Does the right of the sword in this text extend to the case of war? The immediate context does have in mind the use of physical force in regard to a government's own citizens. But by extension this also implies that if one nation commits an act of war against another nation, the offended nation has the right to engage in self-defense and to avenge the wrong. Would it be consistent to say that a nation has a right to restrain and punish evil committed against it by its own citizens, but not to restrain and punish evil committed against it by another nation? The mere fact that the civil offense was committed by another country does not remove their accountability to the country they attacked.
1 Peter 2:13-4 confirms the teaching of Romans 13:3-4
In 1 Peter 2:13-14, we are taught: "Submit yourselves for the Lord's sake to every human institution, whether to a king as the one in authority, or to governors as sent by him for the punishment of evildoers and the praise of those who do right." Once again, the right of governments to punish evil is affirmed.
Is it right for a Christian to fight in a war?
Since the Scriptures teach that it is right for a nation to engage in a just war, it follows that it is therefore right for a Christian to fight in such a war. Some have argued that non-Christians may fight in wars but believers may not, but this distinction is not found in Scripture. Scripture teaches that it is not sin for a government to engage in a just war, and there is therefore nothing that forbids Christian from being involved in just wars.
Church and state must be distinguished
It is very important, however, to remember here the distinction between church and state. The Christian fights in a war not as an ambassador of the church or on behalf of the church, but as an ambassador of his country. The church is not to use violence (John 18:36), but the government at times may (John 18:36; Romans 13:3-4; etc.). So the Christian fights not as an agent of the church, but as an agent of the government of his country. Both are ultimately under the authority of God, but each has a distinct role.
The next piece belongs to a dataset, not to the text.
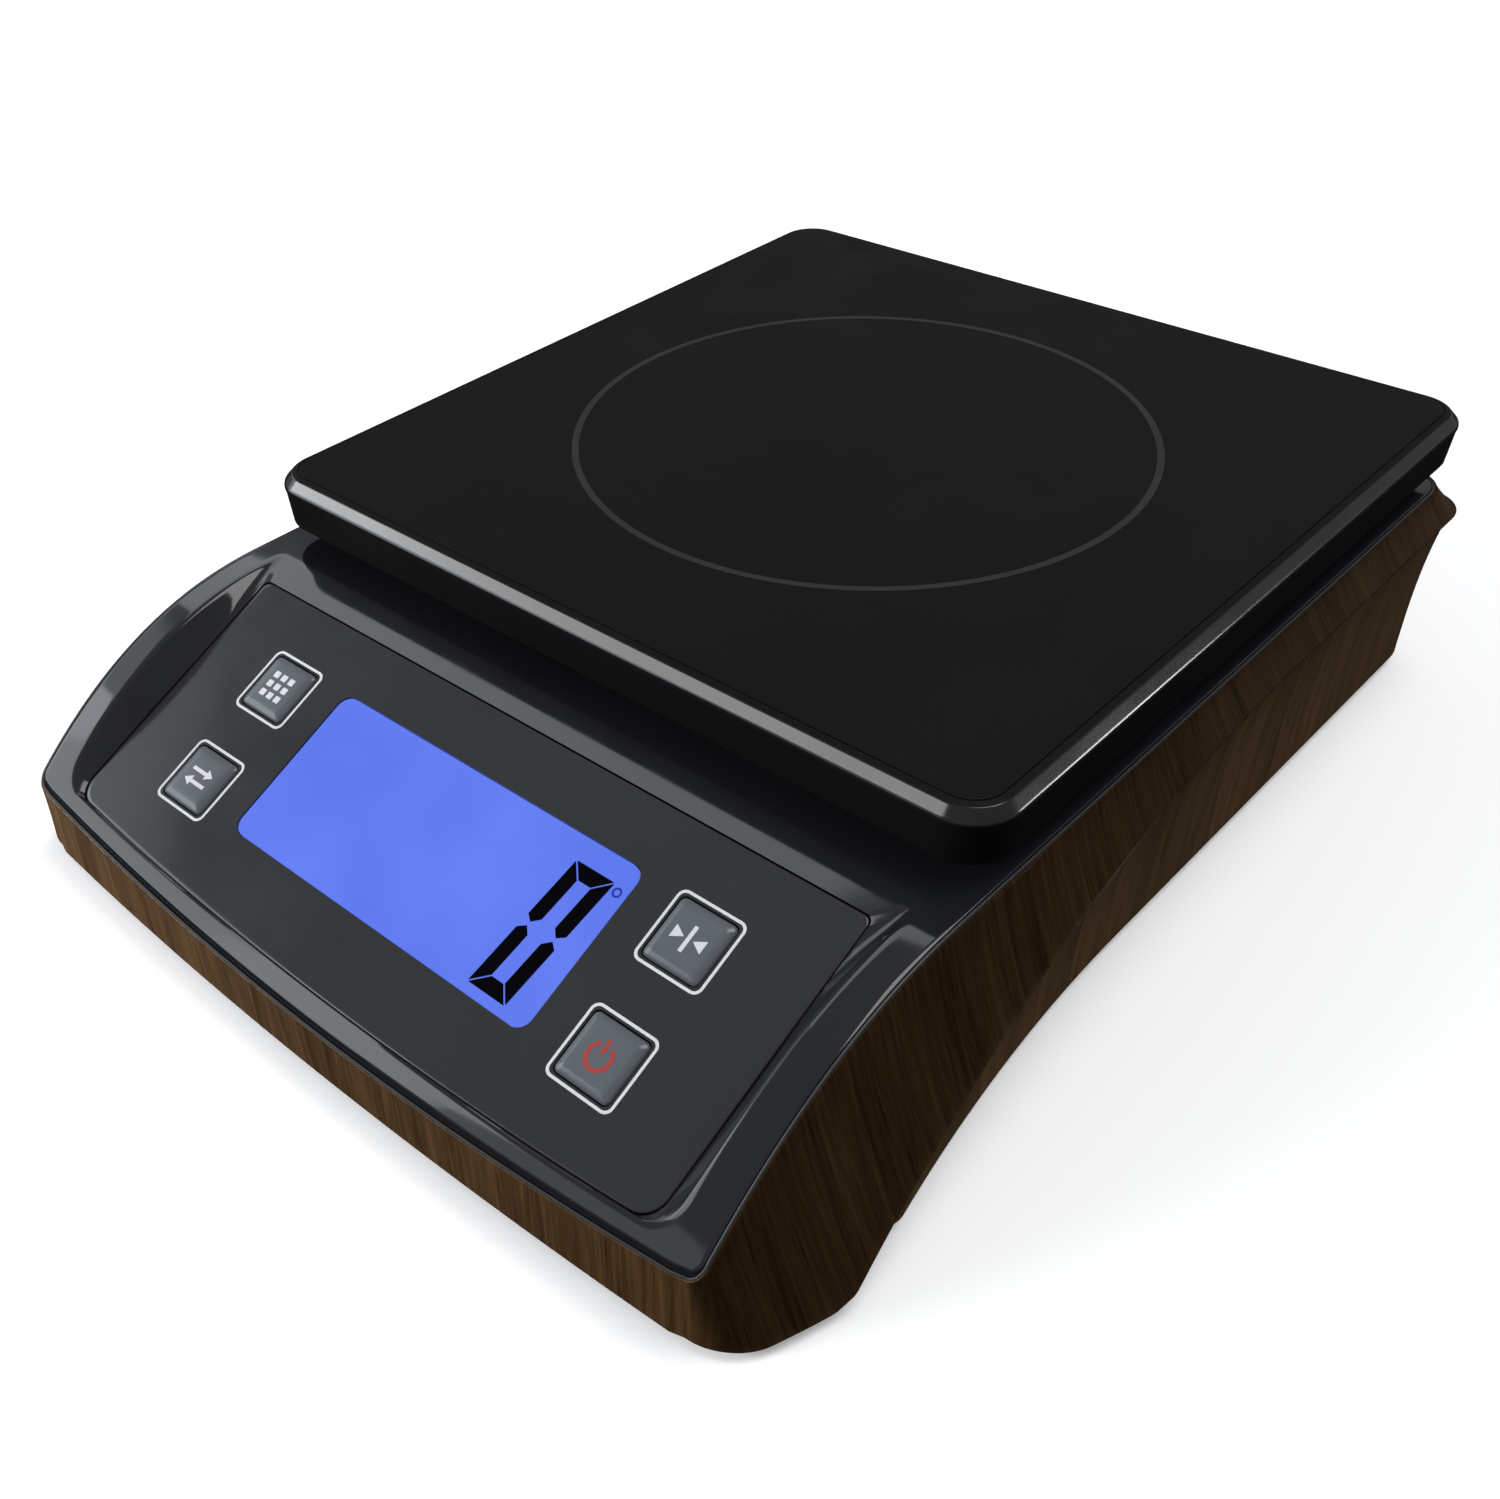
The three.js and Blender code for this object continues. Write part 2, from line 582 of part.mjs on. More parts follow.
const baseScrew = (x) => join(
  post(CELL_SCREW_HEAD, 2.4, 5.6, x, LOAD_Y, 6),
  post(CELL_SCREW_RADIUS, 5, CELL.z0 + 9, x, LOAD_Y, 16),
);

const postScrew = (x) => join(
  post(CELL_SCREW_HEAD, SPIDER_Z[1] + GAP, SPIDER_Z[1] + 4, x, LOAD_Y, 6),
  post(CELL_SCREW_RADIUS, CELL.z1 - 10, SPIDER_Z[1] + 1, x, LOAD_Y, 16),
);

// ---- Power -------------------------------------------------------------------------------
function batteryDoor() {
  const { x, y0, y1 } = BAY;
  const top = CASING_BOTTOM + DOOR_THICKNESS;
  const plate = box(-x + GAP, x - GAP, y0 + 0.5, y1 - GAP, CASING_BOTTOM, top);
  const catchSlots = [-6, 0, 6].map((shift) =>
    box(-7, 7, y1 - 12 + shift * 0.5, y1 - 10.8 + shift * 0.5, 0, CASING_BOTTOM + 0.7));
  return cut(plate, ...catchSlots);
}

const battery = (x) => join(
  rod(BATTERY_RADIUS, BAY.y0 + 2.4, BAY.y1 - 2.8, x, BATTERY_Z),
  rod(2.7, BAY.y1 - 4, BAY.y1 - 1.6, x, BATTERY_Z, 16),
);
const BATTERY_X = [-1.5, -0.5, 0.5, 1.5].map((place) => place * BATTERY_PITCH);

const contactPlate = (y0, y1) => box(-28.5, 28.5, y0, y1, 5, 18.6);
const frontContact = () => join(
  contactPlate(BAY.y0 + GAP, BAY.y0 + 0.8),
  ...BATTERY_X.map((x) => rod(3.2, BAY.y0 + 0.5, BAY.y0 + 2.1, x, BATTERY_Z, 16)),
);
const rearContact = () => contactPlate(BAY.y1 - 0.8, BAY.y1 - GAP);

function powerJack() {
  const body = join(
    rod(JACK.barrel, 120, JACK.face, JACK.x, JACK.z),
    box(JACK.x - JACK.body, JACK.x + JACK.body, 109.5, 121.5, JACK.z - 5.5, JACK.z + 5.5),
  );
  return join(
    cut(body, rod(JACK.bore, 113, 140, JACK.x, JACK.z)),
    rod(JACK.pin, 112, JACK.face - 5, JACK.x, JACK.z, 12),
  );
}

const mainBoard = () => join(
  box(BOARD.x0, BOARD.x1, BOARD.y0, BOARD.y1, BOARD.z, BOARD.z + BOARD_THICKNESS),
  box(-52, -40, 74, 86, BOARD.z + 1, BOARD.z + 4),
  box(-70, -64, 66, 82, BOARD.z + 1, BOARD.z + 7),
  box(-38, -26, 61, 67, BOARD.z + 1, BOARD.z + 6.5),
  post(4, BOARD.z + 1, BOARD.z + 13, -28, 94, 16),
);

// ---- Wiring ------------------------------------------------------------------------------
function wire(points, radius, steps) {
  const path = new THREE.CatmullRomCurve3(points.map((p) => new THREE.Vector3(...p)));
  const round = arc(0, 0, radius, 0, 315, 7).map(([x, y]) => new THREE.Vector2(x, y));
  const section = new THREE.Shape(round);
  return new THREE.ExtrudeGeometry(section, { steps, bevelEnabled: false, extrudePath: path });
}

const displayCable = () => wire([
  [-28, -58.5, 25.2], [-40, -46, 25.5], [-62, -32, 22], [-76, -8, 12],
  [-78, 30, 9], [-78, 60, 11], [-73.5, 72, 14],
], 1.6, 30);

const loadCellCable = () => wire([
  [-20, 50.2, 16], [-20, 54, 15], [-26, 57, 13.5], [-32, 59.4, 14],
], 1.2, 12);

// ---- Assembly ----------------------------------------------------------------------------
const scale = new THREE.Group();
const panel = new THREE.Group();
panel.position.set(0, PANEL_REAR, PANEL_REAR_HEIGHT);
panel.rotation.x = PANEL_TILT;
scale.add(panel);

function place(group, name, geometry, material, position = [0, 0, 0]) {
  const mesh = new THREE.Mesh(geometry, material);
  mesh.name = name;
  mesh.position.set(...position);
  group.add(mesh);
}

place(scale, 'weighing_plate', weighingPlate(), MATERIAL.platform);
place(scale, 'platform_spider', spider(), MATERIAL.aluminium);
place(scale, 'load_cell', loadCell(), MATERIAL.aluminium);
place(scale, 'load_cell_base_block', cellBaseBlock(), MATERIAL.steel);
place(scale, 'load_cell_top_block', cellTopBlock(), MATERIAL.aluminium);
BASE_X.forEach((x, k) => place(scale, `load_cell_base_screw_${k + 1}`, baseScrew(x), MATERIAL.steel));
POST_X.forEach((x, k) => place(scale, `load_cell_top_screw_${k + 1}`, postScrew(x), MATERIAL.steel));
for (const corner of atCorners(PAD_REACH)) {
  place(scale, `spider_pad_${corner.name}`, spiderPad(corner), MATERIAL.rubber);
}
for (const corner of atCorners(STOP_REACH)) {
  place(scale, `overload_stop_${corner.name}`, overloadStop(corner), MATERIAL.steel);
}

place(scale, 'top_cover', topCover(), MATERIAL.deck);
place(scale, 'side_casing', sideCasing(), MATERIAL.wood);
place(scale, 'lower_shell', lowerShell(), MATERIAL.lowerWood);
for (const s of CASING_SCREWS) {
  const screw = join(
    post(SCREW_HEAD_RADIUS, SCREW_HEAD[0], SCREW_HEAD[1], s.x, s.y, 16),
    post(SCREW_RADIUS, SCREW_HEAD[1] - 0.5, s.top, s.x, s.y, 12),
  );
  place(scale, `casing_screw_${s.name}`, screw, MATERIAL.steel);
}
FEET.forEach(([x, y], k) => place(
  scale, `foot_${k + 1}`, post(FOOT_RADIUS, 0, CASING_BOTTOM + 1 - GAP, x, y), MATERIAL.rubber,
));

place(panel, 'display_panel', displayPanel(), MATERIAL.panel);
place(panel, 'lcd_glass', lcdGlass(), MATERIAL.display);
place(panel, 'lcd_cell', lcdCell(), MATERIAL.display);
place(panel, 'backlight', backlight(), MATERIAL.white);
place(panel, 'display_board', displayBoard(), MATERIAL.board);
for (const key of KEYS) {
  place(panel, `key_${key.name}`, keyCap(), MATERIAL.key, [key.x, key.y, 0]);
  place(panel, `key_switch_${key.name}`, tactSwitch(), MATERIAL.plastic, [key.x, key.y, 0]);
}

place(scale, 'battery_door', batteryDoor(), MATERIAL.lowerWood);
BATTERY_X.forEach((x, k) => place(scale, `battery_${k + 1}`, battery(x), MATERIAL.battery));
place(scale, 'battery_contact_front', frontContact(), MATERIAL.steel);
place(scale, 'battery_contact_rear', rearContact(), MATERIAL.steel);
place(scale, 'power_jack', powerJack(), MATERIAL.plastic);
place(scale, 'main_board', mainBoard(), MATERIAL.board);
place(scale, 'display_cable', displayCable(), MATERIAL.cable);
place(scale, 'load_cell_cable', loadCellCable(), MATERIAL.cable);

export default scale;
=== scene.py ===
"""Looks of the counting scale: smooth shells, keys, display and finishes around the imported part.

Lengths are written in millimetres and turned into metres when a mesh is made. +X is right, +Y is
back, +Z is up, and the floor is z = 0.
"""
import json
import math

import bmesh
import bpy
from mathutils import Matrix, Vector


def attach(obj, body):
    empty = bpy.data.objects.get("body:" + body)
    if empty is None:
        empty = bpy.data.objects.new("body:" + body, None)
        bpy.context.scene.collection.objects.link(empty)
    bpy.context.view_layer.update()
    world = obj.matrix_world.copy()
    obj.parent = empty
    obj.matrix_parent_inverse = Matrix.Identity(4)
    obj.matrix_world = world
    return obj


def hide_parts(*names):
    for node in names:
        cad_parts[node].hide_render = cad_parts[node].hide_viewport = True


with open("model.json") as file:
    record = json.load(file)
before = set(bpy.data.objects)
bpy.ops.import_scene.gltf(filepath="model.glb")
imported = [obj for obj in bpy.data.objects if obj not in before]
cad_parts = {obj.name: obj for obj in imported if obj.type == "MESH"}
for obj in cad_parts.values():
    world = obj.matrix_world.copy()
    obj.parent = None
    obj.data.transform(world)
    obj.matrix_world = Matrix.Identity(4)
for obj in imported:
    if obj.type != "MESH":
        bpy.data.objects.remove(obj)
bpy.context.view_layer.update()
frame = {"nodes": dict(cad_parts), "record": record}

MM = 0.001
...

What about turning the other cheek?
What, now, are we to make of Jesus' radical commands in Matthew 5:39-41? "Do not resist him who is evil; but whoever slaps you on your right cheek, turn to him the other also. And if anyone wants to sue you, and take your shirt, let him have your coat also. And whoever shall force you to go one mile, go with him two." How does this fit with what we have seen above?
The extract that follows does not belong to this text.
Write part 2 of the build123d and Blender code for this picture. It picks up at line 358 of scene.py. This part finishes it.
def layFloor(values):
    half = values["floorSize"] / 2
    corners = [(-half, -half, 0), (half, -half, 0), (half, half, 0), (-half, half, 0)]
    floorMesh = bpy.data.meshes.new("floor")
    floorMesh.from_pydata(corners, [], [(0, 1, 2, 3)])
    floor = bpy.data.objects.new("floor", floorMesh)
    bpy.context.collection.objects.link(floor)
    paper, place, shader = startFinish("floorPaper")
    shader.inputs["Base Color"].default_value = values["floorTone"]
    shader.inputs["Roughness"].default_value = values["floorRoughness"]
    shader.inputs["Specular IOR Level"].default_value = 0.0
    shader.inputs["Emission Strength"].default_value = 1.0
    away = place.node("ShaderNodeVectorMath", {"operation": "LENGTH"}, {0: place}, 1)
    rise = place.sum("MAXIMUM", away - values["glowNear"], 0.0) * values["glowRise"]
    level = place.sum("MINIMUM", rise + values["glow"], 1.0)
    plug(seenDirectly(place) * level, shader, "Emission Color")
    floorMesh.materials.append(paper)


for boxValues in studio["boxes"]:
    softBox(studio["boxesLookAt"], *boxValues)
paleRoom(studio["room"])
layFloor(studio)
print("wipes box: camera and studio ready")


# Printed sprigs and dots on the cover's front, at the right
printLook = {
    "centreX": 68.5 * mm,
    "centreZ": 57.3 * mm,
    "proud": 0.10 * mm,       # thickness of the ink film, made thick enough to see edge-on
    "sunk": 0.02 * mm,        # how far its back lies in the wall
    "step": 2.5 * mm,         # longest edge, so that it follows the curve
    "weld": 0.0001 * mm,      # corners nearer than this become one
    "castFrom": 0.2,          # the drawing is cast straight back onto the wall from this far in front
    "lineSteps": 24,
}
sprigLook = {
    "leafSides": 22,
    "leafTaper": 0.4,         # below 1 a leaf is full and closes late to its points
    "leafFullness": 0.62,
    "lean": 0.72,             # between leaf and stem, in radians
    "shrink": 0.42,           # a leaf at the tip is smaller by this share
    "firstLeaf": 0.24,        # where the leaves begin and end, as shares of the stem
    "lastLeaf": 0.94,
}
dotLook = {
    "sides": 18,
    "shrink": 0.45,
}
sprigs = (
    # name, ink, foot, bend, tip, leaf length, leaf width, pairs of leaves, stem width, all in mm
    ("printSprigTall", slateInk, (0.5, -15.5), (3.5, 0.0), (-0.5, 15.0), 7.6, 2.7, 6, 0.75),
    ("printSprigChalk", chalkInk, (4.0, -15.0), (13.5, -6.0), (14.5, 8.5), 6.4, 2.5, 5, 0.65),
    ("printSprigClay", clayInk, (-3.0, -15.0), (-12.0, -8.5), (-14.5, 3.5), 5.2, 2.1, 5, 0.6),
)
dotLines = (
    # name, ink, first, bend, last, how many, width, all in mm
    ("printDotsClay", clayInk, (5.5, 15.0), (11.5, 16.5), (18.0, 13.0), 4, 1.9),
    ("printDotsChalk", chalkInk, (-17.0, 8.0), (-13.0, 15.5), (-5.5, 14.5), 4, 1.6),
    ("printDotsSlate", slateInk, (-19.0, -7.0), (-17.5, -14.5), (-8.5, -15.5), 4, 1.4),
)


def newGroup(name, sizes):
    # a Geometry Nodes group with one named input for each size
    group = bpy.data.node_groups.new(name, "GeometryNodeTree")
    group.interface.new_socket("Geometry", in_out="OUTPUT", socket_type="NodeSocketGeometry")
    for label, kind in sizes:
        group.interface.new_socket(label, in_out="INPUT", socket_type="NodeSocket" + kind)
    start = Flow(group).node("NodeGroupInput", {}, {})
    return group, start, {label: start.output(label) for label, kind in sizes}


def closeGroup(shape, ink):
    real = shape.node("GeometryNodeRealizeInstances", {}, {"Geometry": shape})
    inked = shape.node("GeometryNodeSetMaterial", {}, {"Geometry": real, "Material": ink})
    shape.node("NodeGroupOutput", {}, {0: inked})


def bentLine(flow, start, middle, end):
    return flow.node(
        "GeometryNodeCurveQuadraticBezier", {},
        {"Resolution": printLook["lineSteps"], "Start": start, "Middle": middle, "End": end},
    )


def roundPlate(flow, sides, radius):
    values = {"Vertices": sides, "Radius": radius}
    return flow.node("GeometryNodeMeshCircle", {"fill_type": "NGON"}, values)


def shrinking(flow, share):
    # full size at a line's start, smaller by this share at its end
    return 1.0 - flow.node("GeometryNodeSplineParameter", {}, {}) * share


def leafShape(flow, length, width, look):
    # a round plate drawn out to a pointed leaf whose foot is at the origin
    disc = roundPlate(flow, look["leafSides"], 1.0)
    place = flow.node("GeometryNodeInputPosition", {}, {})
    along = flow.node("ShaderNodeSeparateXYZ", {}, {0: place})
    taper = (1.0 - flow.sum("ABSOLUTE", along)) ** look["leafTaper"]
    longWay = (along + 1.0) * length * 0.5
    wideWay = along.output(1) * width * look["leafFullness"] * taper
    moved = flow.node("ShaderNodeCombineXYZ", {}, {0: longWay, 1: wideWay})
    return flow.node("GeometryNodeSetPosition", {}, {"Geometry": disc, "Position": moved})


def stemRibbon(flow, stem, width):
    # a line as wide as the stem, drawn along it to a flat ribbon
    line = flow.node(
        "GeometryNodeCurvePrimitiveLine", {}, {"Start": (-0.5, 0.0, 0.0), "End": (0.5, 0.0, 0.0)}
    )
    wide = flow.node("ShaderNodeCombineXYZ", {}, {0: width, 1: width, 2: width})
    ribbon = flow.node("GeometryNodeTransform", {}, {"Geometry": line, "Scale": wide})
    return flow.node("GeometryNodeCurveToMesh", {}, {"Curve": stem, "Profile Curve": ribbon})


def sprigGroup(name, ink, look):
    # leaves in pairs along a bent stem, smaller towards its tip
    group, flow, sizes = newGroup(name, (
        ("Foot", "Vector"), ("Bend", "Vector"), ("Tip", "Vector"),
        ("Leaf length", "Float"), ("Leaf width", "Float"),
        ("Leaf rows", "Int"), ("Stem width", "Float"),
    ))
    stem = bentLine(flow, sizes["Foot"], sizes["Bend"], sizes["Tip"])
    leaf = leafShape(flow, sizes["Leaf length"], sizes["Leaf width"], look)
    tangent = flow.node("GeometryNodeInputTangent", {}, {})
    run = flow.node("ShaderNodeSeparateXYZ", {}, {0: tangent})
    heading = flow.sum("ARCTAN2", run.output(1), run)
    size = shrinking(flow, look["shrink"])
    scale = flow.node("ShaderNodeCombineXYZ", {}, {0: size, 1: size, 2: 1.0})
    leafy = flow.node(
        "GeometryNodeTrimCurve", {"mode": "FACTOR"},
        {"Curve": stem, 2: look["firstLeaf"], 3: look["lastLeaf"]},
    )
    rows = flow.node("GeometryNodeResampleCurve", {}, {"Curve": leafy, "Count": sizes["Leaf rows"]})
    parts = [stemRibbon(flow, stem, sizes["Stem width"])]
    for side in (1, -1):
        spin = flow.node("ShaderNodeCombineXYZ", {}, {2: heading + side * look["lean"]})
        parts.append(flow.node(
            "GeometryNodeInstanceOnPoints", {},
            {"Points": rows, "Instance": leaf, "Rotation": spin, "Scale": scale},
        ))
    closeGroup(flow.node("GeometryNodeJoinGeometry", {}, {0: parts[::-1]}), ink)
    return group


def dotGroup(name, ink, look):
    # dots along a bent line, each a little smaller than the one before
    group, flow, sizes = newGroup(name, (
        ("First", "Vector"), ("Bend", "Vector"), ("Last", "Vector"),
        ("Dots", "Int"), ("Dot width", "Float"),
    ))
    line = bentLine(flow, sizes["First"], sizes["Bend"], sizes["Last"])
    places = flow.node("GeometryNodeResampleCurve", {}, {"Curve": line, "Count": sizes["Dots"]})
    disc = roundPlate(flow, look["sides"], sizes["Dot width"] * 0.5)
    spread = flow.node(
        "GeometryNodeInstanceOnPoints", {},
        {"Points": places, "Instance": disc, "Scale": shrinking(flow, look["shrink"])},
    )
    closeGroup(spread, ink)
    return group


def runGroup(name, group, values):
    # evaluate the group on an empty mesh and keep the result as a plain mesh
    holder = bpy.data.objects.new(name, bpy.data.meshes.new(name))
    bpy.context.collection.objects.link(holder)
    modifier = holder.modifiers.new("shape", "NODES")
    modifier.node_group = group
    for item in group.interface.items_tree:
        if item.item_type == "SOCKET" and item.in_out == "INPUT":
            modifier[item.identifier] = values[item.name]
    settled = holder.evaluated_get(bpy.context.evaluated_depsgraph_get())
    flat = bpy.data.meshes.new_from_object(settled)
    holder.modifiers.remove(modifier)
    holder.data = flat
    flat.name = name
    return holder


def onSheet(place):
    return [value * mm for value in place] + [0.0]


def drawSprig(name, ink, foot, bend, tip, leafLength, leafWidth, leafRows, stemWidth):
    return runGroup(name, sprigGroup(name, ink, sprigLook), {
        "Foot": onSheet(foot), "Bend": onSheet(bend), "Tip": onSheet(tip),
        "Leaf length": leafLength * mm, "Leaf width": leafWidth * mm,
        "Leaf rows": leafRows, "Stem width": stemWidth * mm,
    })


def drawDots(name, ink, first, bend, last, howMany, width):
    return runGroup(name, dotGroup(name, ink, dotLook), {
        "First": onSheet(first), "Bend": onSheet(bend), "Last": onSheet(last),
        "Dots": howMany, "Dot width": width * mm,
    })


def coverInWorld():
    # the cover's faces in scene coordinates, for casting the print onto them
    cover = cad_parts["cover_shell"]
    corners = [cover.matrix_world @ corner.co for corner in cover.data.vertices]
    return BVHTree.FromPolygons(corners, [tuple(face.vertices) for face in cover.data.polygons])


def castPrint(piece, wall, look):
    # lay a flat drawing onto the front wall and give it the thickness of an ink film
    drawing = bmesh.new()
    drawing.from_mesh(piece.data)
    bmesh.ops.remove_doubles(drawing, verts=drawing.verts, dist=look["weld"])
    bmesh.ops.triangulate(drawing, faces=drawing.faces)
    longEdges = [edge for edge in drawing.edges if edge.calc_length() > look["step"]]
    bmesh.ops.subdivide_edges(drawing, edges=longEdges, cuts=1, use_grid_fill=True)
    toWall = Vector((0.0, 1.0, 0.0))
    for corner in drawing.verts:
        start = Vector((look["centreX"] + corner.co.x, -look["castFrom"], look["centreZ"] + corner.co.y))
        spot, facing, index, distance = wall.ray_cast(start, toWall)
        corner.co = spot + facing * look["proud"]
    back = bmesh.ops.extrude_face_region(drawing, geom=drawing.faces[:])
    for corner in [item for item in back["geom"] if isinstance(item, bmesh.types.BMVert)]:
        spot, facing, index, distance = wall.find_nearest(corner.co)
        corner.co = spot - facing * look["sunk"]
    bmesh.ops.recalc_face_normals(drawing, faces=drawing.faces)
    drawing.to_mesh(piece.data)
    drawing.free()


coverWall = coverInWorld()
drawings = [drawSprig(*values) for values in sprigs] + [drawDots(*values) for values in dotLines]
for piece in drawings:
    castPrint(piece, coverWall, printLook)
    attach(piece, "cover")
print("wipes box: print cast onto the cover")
First, we need to clarify what the problem is not. The problem is not that Jesus appears to be telling us to lie down and let evil overtake us. That is clearly not what he is saying. Instead, he is telling us what it looks like "not [to] be overcome by evil, but [to] overcome evil with good" (Romans 12:21). We have all seen the wisdom of Jesus' words here in our everyday lives. Much of the time, the most effective way to overcome evil is by not resisting. If someone says a mean word, it is far more effective to respond with kindness than with another mean word in return. If someone tries wrongly to cut you off on the freeway, it is usually best just to let them do it. If we would learn these principles, our lives would be much more peaceful and, ironically, we would be vindicated more often.
So the problem is not that it looks as though Jesus is telling us to let evil steam-roll over us. The problem is that it looks like Jesus is telling us that the only way we should ever seek to overcome evil is by letting it go and responding with kindness. It looks as though he leaves no place for using force in resisting evil.
Part of the answer to this difficulty lies in understanding the hyperbolic nature of much of the Sermon on the Mount. I don't think that Jesus is telling us never to respond to evil with force (such as in self-defense) or always to literally turn the other cheek when we are slapped any more than his command later in the Sermon on the Mount in Matthew 6:6 means that we should only pray when we are completely alone or his command in 5:29 means that some should literally gouge out their eyes. Jesus himself drove the thieves away from the temple with a whip (John 2:15) and Paul at times insisted on his rights as a Roman citizen (Acts 25:11; cf. also the interesting instance of 16:35-40). Jesus is using hyperbole to illustrate what our primary disposition and attitude should be, not to say that we should literally give in to every attempt to do evil against us. That is part of the answer.
The main part of the answer, however, lies in remembering that Jesus is speaking primarily to individuals. He is not mainly addressing governments here, but is primarily speaking at the personal level. This text, then, shows that an individual's primary response to evil should be to "turn the other cheek," while the other texts we have seen (e.g., Romans 13:3-4) show that government's God-given responsibility is to punish those who commit civil crimes (murder, terrorism, acts of war, etc.). While it is sometimes appropriate even for individuals to use self-defense, it is never appropriate for individuals to seek to punish others. But it is right, however, for governments both to take measures of self-defense and to execute retribution.
There are, in other words, various "spheres" of life. God has willed that some spheres include responsibilities that are not necessarily included in other spheres. Personally, it would be wrong for us to execute retribution on people who harm us. But passages like Romans 13:3-4 and John 18:36 show that Jesus is not denying governments the right to execute retribution on evildoers. Therefore, when a Christian is under the authority of the government and authorized to fight in a just war on the nation's behalf, it is appropriate for him to fight. For he is not fighting as a private individual, but as a representative of the government to which God has given the power of the sword.
In doing so, a Christian soldier should strive to love one's opponents in war as people, remembering that he opposes them as agents of the opposing government/system, not as private individuals. When at war, we need to look at people in the opposing army/terrorist group at two levels--the private, and governmental/public. Because of the private level, the soldier should pray for and love the opposing soldiers. And because of the public level, the soldier fights against them--not as private individuals, but as public representatives of the system and evil that is being opposed. That distinction, I am sure, would be hard to maintain in battle. Neither would it remove the pain and difficulty of being involved in fighting against other human beings. But it is perhaps a faint reflection of how the personal and governmental spheres overlap and involve one another while still remaining distinct.